I suppose that your version will also need an appropriate choice for the SCK pin on the AU as it is used as a clock?

alchitry · January 14, 2025, 7:16pm

The old schematic is kind of a pain to check which pins are clocks but if you look at the FPGA pins you’ll see MRCC and SRCC. Those pins that are also the P variant can be used as single ended clock inputs. This is easier to see on this pinout doc.

This module clocks so few DFFs off sck it is probably safe in most cases to not use a dedicated clock pin and to route it through a BUFR.

You can do this by creating the Verilog module.

module bufr (
    input in,
    output out
);
    BUFR buffer(.I(in), .O(out)); // Xilinx built-in primitive
endmodule

Then routing sck through it.

bufr sck_buffer(.in(sck))
// use sck_buffer.out instead of sck

I updated the module some more and tested it out at 50MHz after improving my test setup.

You can see it starts by replying with 0, then 0xFF (hard coded in). After that it is echoing the data received which happens two bytes later.
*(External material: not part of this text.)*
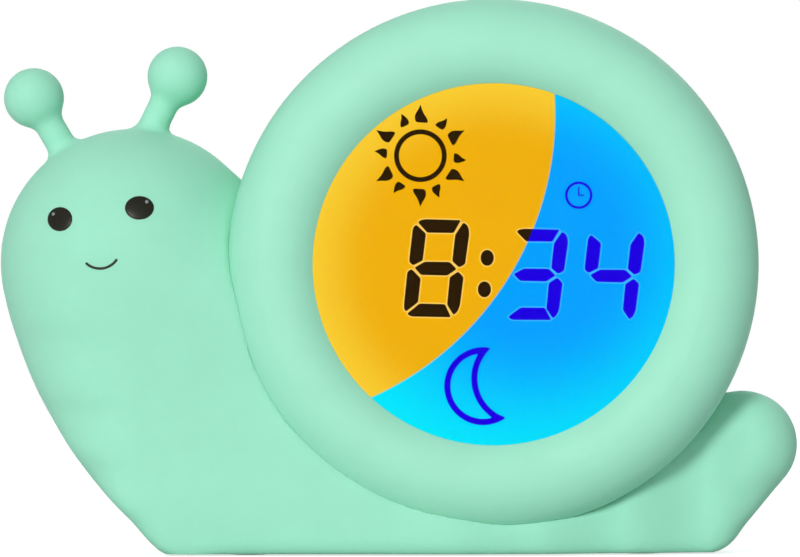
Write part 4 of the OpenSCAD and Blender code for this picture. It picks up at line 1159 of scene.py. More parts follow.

50MHz seems to be approaching the limits of what my crude setup through the Br Wide can do.

However, I synthesized a 50MHz signal to run the module off so this shows it working at a 1:1 clock ratio.

This module will be included in the components library of 2.0.22.

dheijl · January 14, 2025, 7:41pm

These pins seems to correspond with the Sparkfun doc where they are labeled IO N GCLK and IO P GCLK.

Do I need something special to define one of these P pins as a clock input in the .acf file? I’d like to test that verilog implementation again, even though it explicitly states that it needs 4 times the SCK as sample clock.

Looking forward to the next release of Labs V2 too!

PS that wide Br looks very convenient to stack something else (IO or FT) on top!